The 220 Simcoe St. site has proven to be an ideal location for the CTS but its footprint isn’t quite big enough to accommodate all of its clients and staff. “The site has evolved into a response hub that includes MSORT, PARN’s Harm Reduction Works as well as the CTS,” says Donna Rogers. “The space is maximized for service response but less than ideal for staff workspace. Soon after full CTS operations began it became apparent that a separate space just for staff use was required.”
Clear Global Answered the Call to Help – Twice
When Kevin MacDonald of Clear Global learned that Fourcast needed space for its prospective CTS, he purchased 220 Simcoe St. expressly to rent the space to them. “The caring of the organizations involved serving those experiencing hard times and suffering, for a multitude of reasons, was palpable,” he says. “We also had first-hand experience with the difficulties people faced when looking for space to lease for Brock Mission’s shelter, so we knew we wanted to help.”

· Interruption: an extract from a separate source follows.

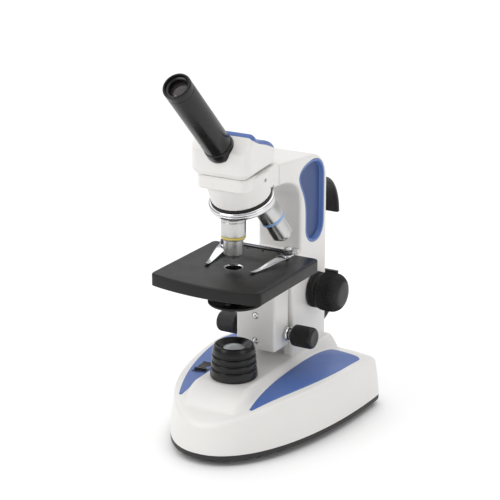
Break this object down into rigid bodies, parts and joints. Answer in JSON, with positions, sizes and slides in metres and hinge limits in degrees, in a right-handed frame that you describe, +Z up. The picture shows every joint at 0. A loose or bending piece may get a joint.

When Donna Rogers began making enquiries about purchasing a construction trailer that could be used as office space parked right outside the front doors of the CTS, MacDonald offered to help, yet again.
“When I heard Donna’s team needed a place of reprieve from the intense and often heartbreaking work environment at the CTS,” Kevin says, “we offered to manufacture a custom solution, which eventually came to be known as The Pad.”
The Community Foundation committed early to helping fund this space for CTS staff because, as Jennifer DeBues, Executive Director of the Community Foundation says, “Many of us have family members, coworkers, or friends who have been directly affected by this issue. That translated into a strong surge of support through the Light the Way campaign and subsequent donations. Giving frontline workers room to do their work effectively just made sense.”
The Pad, Explained
The need to increase the footprint of the CTS was straightforward – the staff required a private office space to quietly do their administrative work, conduct meetings, training sessions, and take a break from the stresses of their frontline duties. “In addition to it providing much needed space, Kevin MacDonald says, “we thought The Pad should also be built to the standards of a full-fledged four-season home. That way it can be repurposed if it’s no longer needed by the CTS.”
Working in collaboration with the City of Peterborough, Otonabee Region Conservation Authority (Jackson’s Creek runs directly underneath 220 Simcoe St.), MacDonald’s team at Clear Global created a 400 sq. ft. modern structure with a sloped roof, residential quality cladding, and all the amenities of a small home.
“Those most impacted by substance use are highly stigmatized,” says Donna Rogers, “which made the Light the Way campaign so unexpected and wonderful. I continue to be overwhelmed and humbled by the generosity of those who wish to make positive change in our community through their support of the Community Foundation. It has certainly made a big difference in our ability to provide life-saving services to those in need.”
The Pad was delivered to 220 Simcoe Street in late June 2023 and is now an integral part of the Consumption and Treatment Services site.